Dan Blum (3 plays): I’m not a big Feld fan in general, but I do like some of his games, generally those that are organized around one big central mechanism instead of those where you have a dozen different things you can do; Castles of Burgundy is a good example of the former (almost everything in the game is driven by taking and placing tiles) and Bora Bora is a… striking example of the latter. Carpe Diem falls into the first group – as in Burgundy everything is driven by the tiles. It doesn’t feel a lot like Burgundy, however, and is simpler, shorter, and has more built-in variability due to the scoring cards. So I’m liking it so far. I agree the graphic design leaves a lot to be desired and I hope the forthcoming second edition improves it.
Larry (2 plays): The game scores with its pace of play. Turns are very fast and the game gives you a lot of decisions in its one hour duration. I do enjoy it, but I’d probably like it more if there was a bit more control. Even though there’s things to think about, this is pretty much a middleweight and my preference is usually for things that are a bit heavier. Still, it’s a good solid game; I just don’t have much confidence that we’ll be playing it a year from now.
The graphics are indeed pretty bad. People complain about the art in Alea games all the time, but I rarely have a problem with their production quality. Here, though, it’s a real detriment. However, there’s one huge saving grace and that’s the excellent player’s aid, which illustrates all of the tiles and gives their abilities. This has become such a rare thing in games these days that I have to applaud Alea for it. It doesn’t excuse the poor graphics, but at least it makes the game playable.
Then there’s the bizarre decision to use a 7-pointed star for movement, instead of just moving your pieces around in a circle. As a few folks have pointed out, the two methods are completely equivalent and using a circle is certainly easier for people like me with poor spatial recognition. It’s hard to believe that something like that could get past two smart fellows like Feld and Stefan Brueck. If you’re having trouble seeing the relationships of the spaces, you’ll probably find it a lot easier if you follow the circle when you move.

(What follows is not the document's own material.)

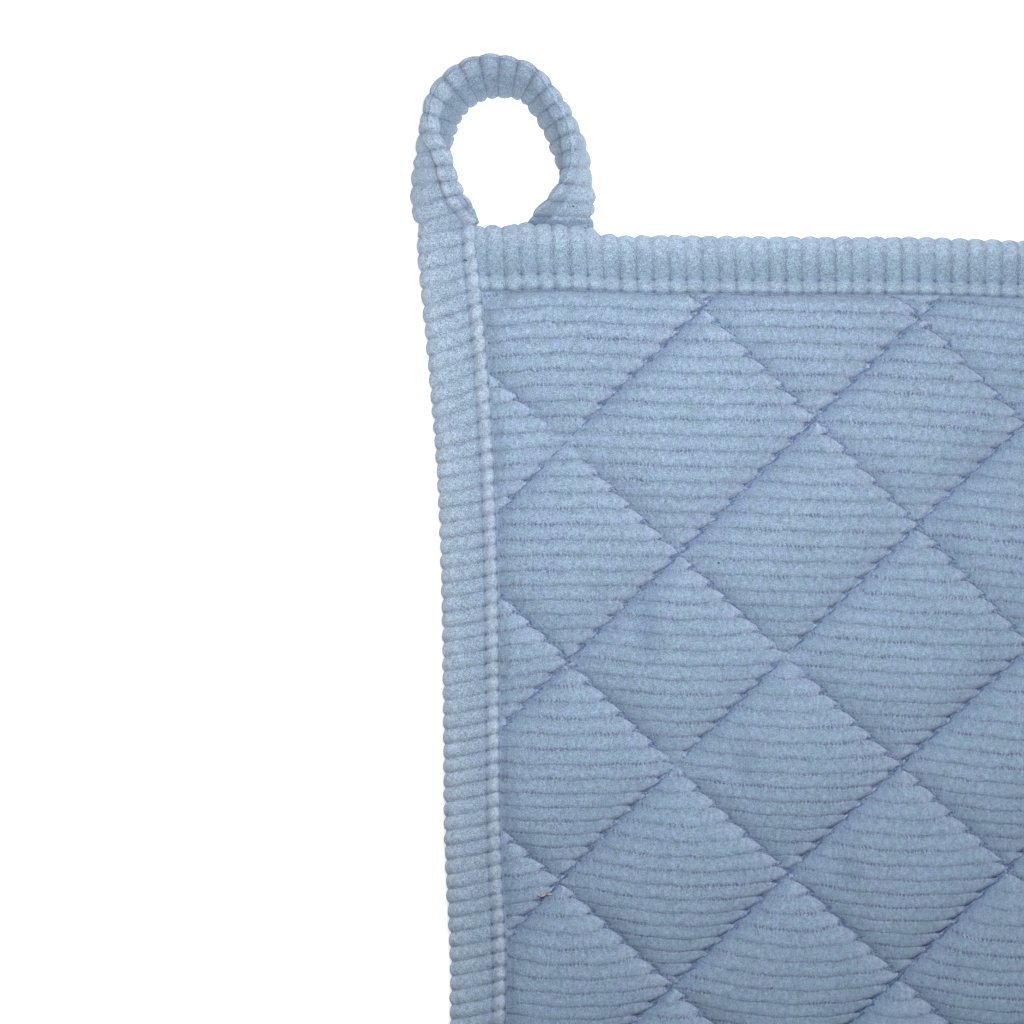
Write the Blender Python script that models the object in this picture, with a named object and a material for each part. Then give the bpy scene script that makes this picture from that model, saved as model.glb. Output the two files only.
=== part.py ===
"""A quilted corduroy pot holder, 200 mm square, with a hanging loop at its top left corner.

It lies face up on z = 0, X to the right and Y towards the top edge, with the origin under the middle of
the pad. Each piece is first laid out on a true square, the u, v plane, and lie() then draws the four
edges in as the washed cloth lies. Lengths are in millimetres until the meshes are made.
"""

import math
from typing import NamedTuple

import bmesh
import bpy
import numpy as np
from mathutils import Matrix, Vector

MM = 0.001
GAP = 0.4
WELD = 0.05

# The square and its binding.
HALF = 100.0
BINDING_WIDTH = 11.8
LIP = HALF - BINDING_WIDTH
BINDING_WALE = 3.3
BINDING_RIB = 0.34
WALE_SLANT = math.tan(math.radians(10.0))
SLANT_EASE = 14.0

# The pad: its rim, its quilting and its wales.
RIM_HALF = 97.0
RIM_LOW = 2.1
RIM_HIGH = 3.9
RIM_PARTS = 16
BORDER_STEP = 9.0
LONG_EDGE_CUTS = 2
SEAM_HEIGHT = 4.7
CROWN_HEIGHT = 7.8
SEAM_RISE = 4.2
LIP_RISE = 3.6
LIP_CUT = 1.6
PANEL_WALES = 58
PANEL_RIB = 0.34
SEAM_RIB = 0.4
BACK_GROOVE_DEPTH = 1.0
BACK_GROOVE_HALF = 2.2

# The end of the loop under the top binding, which it lifts.
FOOT_LEFT = -79.4
FOOT_RIGHT = -64.6
FOOT_RAMP = 6.0
FOOT_LIFT = 1.2
FOOT_ROOM = 2.2
FOOT_SPREAD = 12.0

# How far each edge is drawn in from the true square, at stations along that edge.
EDGE_STATIONS = (-100, -75, -50, -25, 0, 25, 50, 75, 100)
DRAWN_IN = {
    "left": (3.0, 5.4, 6.2, 5.1, 4.8, 4.5, 3.6, 1.7, -0.6),
    "top": (-0.6, -0.5, 1.6, 2.0, 2.1, 2.9, 3.0, 2.0, 0.6),
    "right": (1.5, 3.6, 4.4, 4.6, 4.9, 4.6, 4.0, 2.6, 0.6),
    "bottom": (2.4, 3.2, 3.9, 4.2, 4.1, 3.8, 3.2, 2.2, 1.2),
}

# The quilting lines. On a rising line u - v is held, and on a falling line u + v. A row gives that sum
# where the line passes nearest the middle, and how much it grows over 100 mm of the line.
RISING_LINES = (
    # sum, growth
    (-129.6, 1.0),
    (-85.1, 3.3),
    (-42.4, 2.9),
    (4.4, 8.0),
    (47.1, 4.0),
    (90.0, 2.0),
    (133.0, 0.0),
)
FALLING_LINES = (
    # sum, growth
    (-152.0, 4.0),
    (-107.9, 8.7),
    (-59.0, 6.5),
    (-13.5, 7.2),
    (38.9, -5.5),
    (83.1, 2.0),
    (127.0, 0.0),
)
# Where the front is cut between neighbouring lines so that it can swell, as shares of the way across.
DIAMOND_CUTS = (0.0, 0.15, 0.5, 0.85)

# The section of the folded strip, from its inner lower edge round the fold to its lip.
SECTION = (
    # across from the fold, height, rib across, rib up
    (11.8, 0.0, 0.0, -0.8),
    (1.4, 0.0, 0.0, -0.8),
    (0.0, 2.8, -0.7, 0.0),
    (2.5, 6.0, -0.2, 1.0),
    (8.9, 5.1, 0.0, 0.5),
    (10.3, 5.8, 0.0, 0.7),
    (11.8, 5.0, 0.0, 0.0),
)
SECTION_HEIGHT = 6.2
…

Edit: Evidently, the second printing of the game will incorporate some changes, including improving the color differences on the tiles (we’ll have to see how far that goes–I suspect the graphics will still wind up being substandard) and changing the movement rules to traveling in a circle instead of a star. Looks like a lot of people objected to the star movement and Alea decided to make that method the official one. Predictably, there has been some complaints about that change online, primarily, I suspect, from people who can visualize the star movement easily and don’t understand what all the fuss is about. But for the rest of us, with poorer spatial reasoning, it’s akin to being asked to play a game while hopping on one foot. Sure, it can be done and could even be classified as a “skill”, but is that really the play experience you want? So I’m happy with these changes–let’s see how much better they make the final product.
Craig: Snappy pace of play as you weigh the merits and tradeoffs of your choices each turn put this onto the list of Feld games I enjoy (which is not a long list when I think about it). The theme is irrelevant and the graphics and artwork are a big step below not good. I think everyone is being too kind here, but I’ll leave it at that.
Ratings from the Opinionated Gamers
I love it! Joe H.
I like it. Tery, Lorna, Patrick Brennan, Mitchell, Dan Blum, Larry, Craig
Not for me…
It was a buy for me but I deferred when a second edition was mentioned.